What a whirlwind the past 99 days have been in Washington. A new president took office with no foreign policy or elective-office experience and a shockingly minimal understanding of basic civics, much less how to run the world's most powerful office. Donald Trump apparently thought he could wing it.
His bombastic, overblown rhetoric blew up in his face time and time again, with embarrassing results. Outlandish campaign promises — to build a border wall, repeal Obamacare, renegotiate the NAFTA free-trade agreement with Mexico and Canada, label China a currency manipulator and implement "extreme vetting" of immigrants — withered as the new president learned that it's a lot easier to talk and tweet about governing than it is to actually govern.
According to Politifact, Trump promised to complete 103 agenda items during his first 100 days in office. Of those, he has completed six — all aided by his executive-decree powers. When his initiatives required approval by Congress or the courts, he repeatedly hit a brick wall.
Our fear on Inauguration Day was that GOP majorities in Congress would clear the path for Trump to advance many of his most outlandish proposals. Instead, the system of checks and balances has worked as the Founders designed it, including the appointment of Justice Neil Gorsuch to the Supreme Court.
Honeymoons, especially when the president's party controls both houses of Congress, are a time to get serious work done. But Trump has failed even to unite his fellow Republicans behind him. He miscalculated the persuasiveness of blustery rhetoric and offensive Twitter blasts. Congress clearly was unmoved, and the American people have given him the lowest first-quarter approval ratings of any modern president — by a 14-point margin, according to Gallup.

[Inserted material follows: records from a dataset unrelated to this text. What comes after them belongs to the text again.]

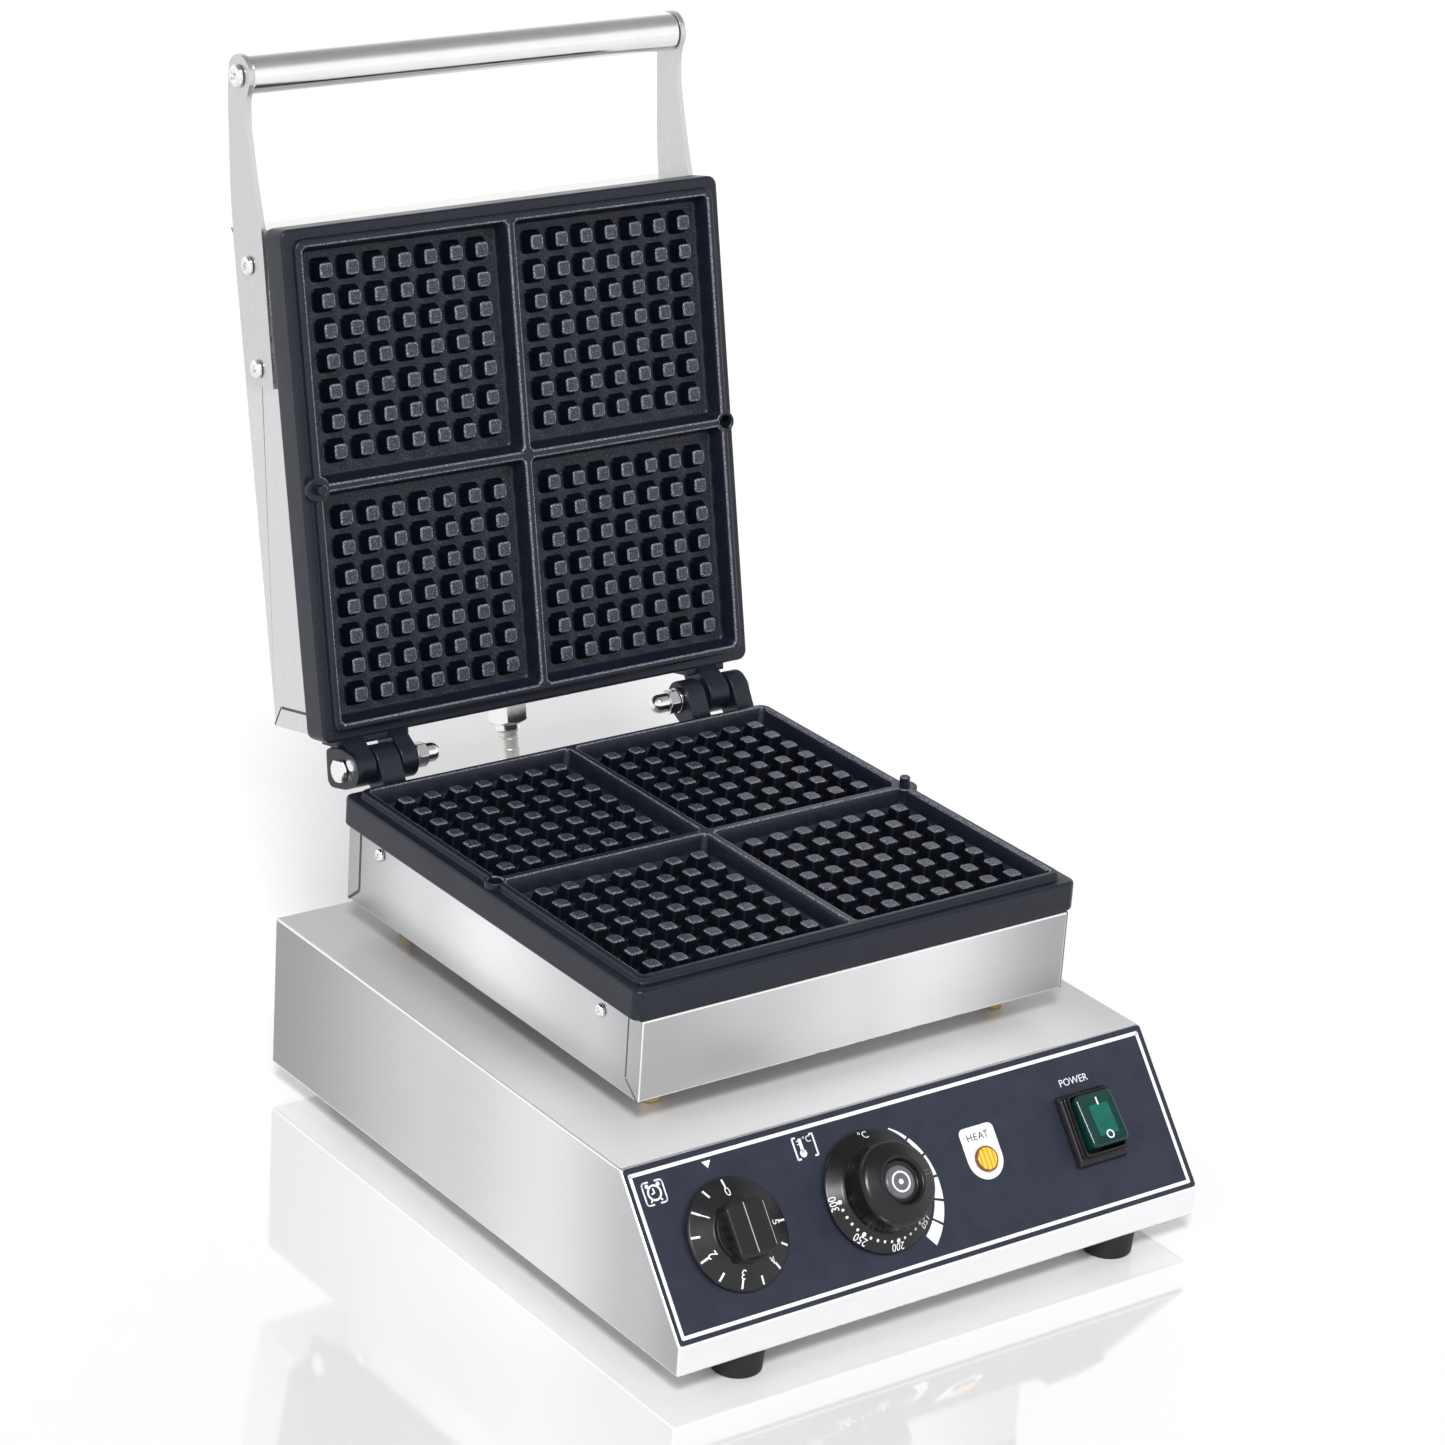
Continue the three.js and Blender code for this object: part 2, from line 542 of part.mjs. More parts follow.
function glandBody(size, thread, segments) {
  return join(
    hexRod('y', size.hexFlats, [GAP, size.hex], [0, 0, 0]),
    rod('y', size.collarRadius, [size.hex - CUT, size.hex + size.collar], [0, 0, 0], segments),
    rod('y', thread.radius, [-thread.reach, 2 * GAP], [0, 0, 0], 16),
  );
}

function mainsInlet() {
  const size = mainsGland;
  const flange = join(
    hexRod('y', 2 * size.flangeRadius * Math.cos(Math.PI / 6), [GAP, size.flange], [0, 0, 0]),
    revolved([
      [0, size.flange - CUT], [size.neckRadius, size.flange - CUT], [size.tipRadius, size.length],
      [0, size.length],
    ], 24).rotateX(-Math.PI / 2),
    rod('y', mainsThread.radius, [-mainsThread.reach, 2 * GAP], [0, 0, 0]),
  );
  return cut(flange, rod('y', size.boreRadius, [-mainsThread.reach - CUT, size.length + CUT], [0, 0, 0], 16));
}

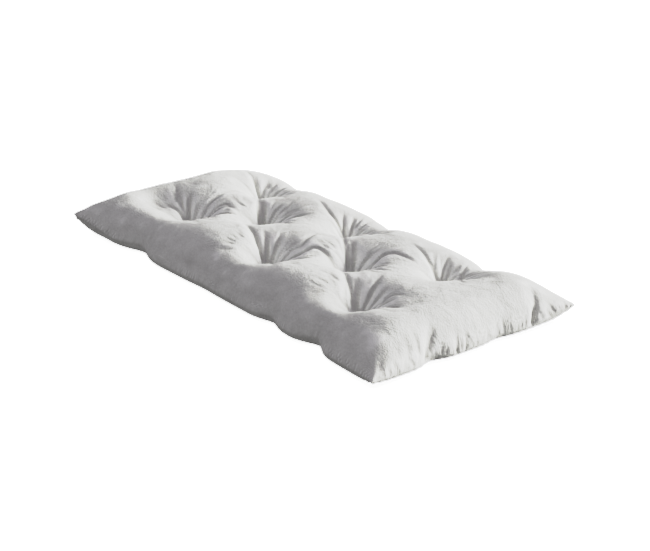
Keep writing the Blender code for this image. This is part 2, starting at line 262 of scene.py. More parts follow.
def top_height(x, y, plan_x, plan_y, seam):
    """Height of the top panel: crown and dimples over the seam's height."""
    crown = CROWN + MIDDLE_RISE * (1 - (2 * x / LENGTH) ** 2) * (1 - (2 * y / WIDTH) ** 2)
    for at_x, at_y, reach_x, reach_y, rise in SWELLINGS:
        crown = crown + rise * np.exp(-(((x - at_x) / reach_x) ** 2) - ((y - at_y) / reach_y) ** 2)
    standing = np.ones_like(x)
    for tie_x, tie_y, pit_height, spread, far_wall, _ in TIES:
        distance, bearing = seen_from(tie_x, tie_y, plan_x, plan_y)
        longer = 1 + far_wall * np.clip(np.cos(bearing - FAR_BEARING), 0, 1)
        funnel = np.exp(-((distance / (spread * longer)) ** 1.5))
        dish = np.exp(-((distance / DISH_REACH) ** 2))
        standing *= 1 - (1 - pit_height / crown) * (FUNNEL_SHARE * funnel + DISH_SHARE * dish)
    return seam + (crown - seam) * fullness(x, y, ROUNDING) * standing


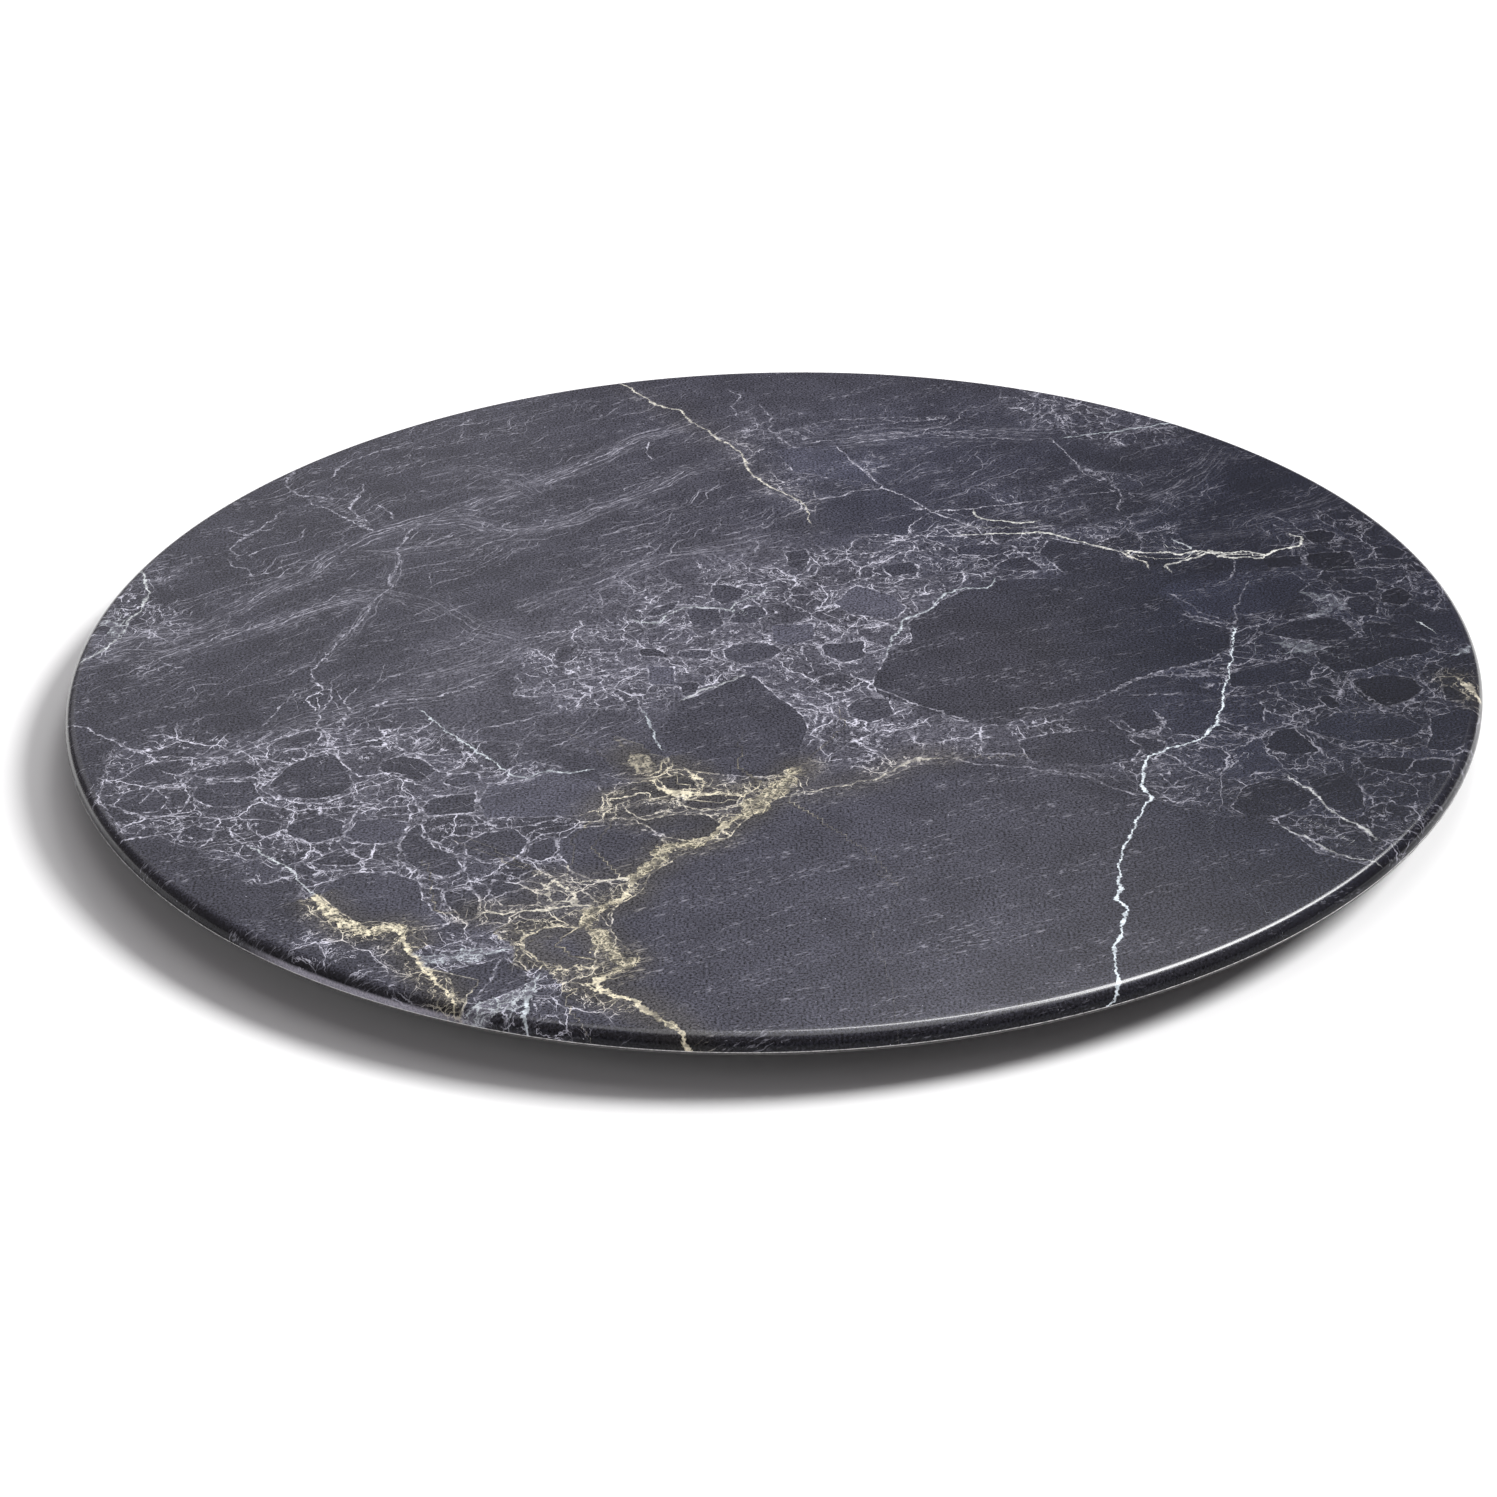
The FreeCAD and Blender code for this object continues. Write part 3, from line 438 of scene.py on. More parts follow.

Trump has tried to blame everyone else for his own failures. It was the news media's fault. Or President Barack Obama. Incompetent judges. Democrats in Congress. The generals. Rarely, if ever, has he acknowledged personal failures as president. His ego won't allow it.
When his first national security adviser, Michael Flynn, resigned after only 24 days in the job, the president lashed out at his critics, suggesting some grand conspiracy was afoot to undermine his authority.
Flynn lied. In all likelihood, he broke the law by failing to list his lobbying work on behalf of the Turkish government and payments from a propaganda website linked to Russia's government. Trump erred by rushing Flynn's appointment without fully vetting him.
The president's bold actions to confront dictators in Syria and North Korea may have caused those leaders to rethink their deployment of weapons of mass destruction. But Trump's bluff about deploying an "armada" to the Korean peninsula badly undermined his credibility when it was confirmed that the carrier was heading away from, not toward, the peninsula.
The military responses have helped distract public attention from ongoing FBI and congressional probes into his administration's alleged links to Russia and Moscow's attempts to influence the Nov. 8 presidential election. But there's no question Trump's momentum on other major agenda items has been negatively affected by the Russia probes.
His health care and tax-reform agendas so far have gone nowhere. The border wall remains a fantasy. Instead of draining the Washington swamp, he has restocked it with a new host of appointees with obvious conflicts of interest.
Capitol Hill Republicans were chomping at the bit to replace Obamacare, but they were the ones who defeated Trump's badly planned first attempt to overturn it.
Trump's credibility also has sagged amid scrutiny over the multiple conflicts of interest posed by his ongoing family business operations. And what kind of image does Trump think he projects to the millions of underpaid, struggling Americans who see him, at great public expense, spending a third of his time jetting to and from his Mar-a-Lago golf resort in Florida?
Trump has spent an inordinate amount of time obsessing over superlatives — the worst, the greatest, the best, the biggest — even to the point where he felt compelled to describe the dessert he served to Chinese President Xi Jinping at Mar-a-Lago as "the most beautiful piece of chocolate cake you've ever seen." (This as Trump was launching cruise missiles to attack Syria.) The United States was unleashing an act of war on a sovereign nation, and Trump wanted to impress us with cake?
Against a backdrop of minimal accomplishments, Trump sought last week to dismiss assessments of his first 100 days as "ridiculous." Yet his aides got on the phone to this editorial board and others in what seemed a desperate attempt to tout anything they could as a major milestone.
They cited the fact that he has signed the most (another superlative) executive actions of any president. But executive actions are what presidents do when they cannot mobilize Congress behind them.
Trump has only himself to blame for his dismal results. Americans don't want a tweeter-in-chief who sets policy based on whatever report he's just watched on Fox News. They don't want a glitter-and-pizzazz showman. They want a leader.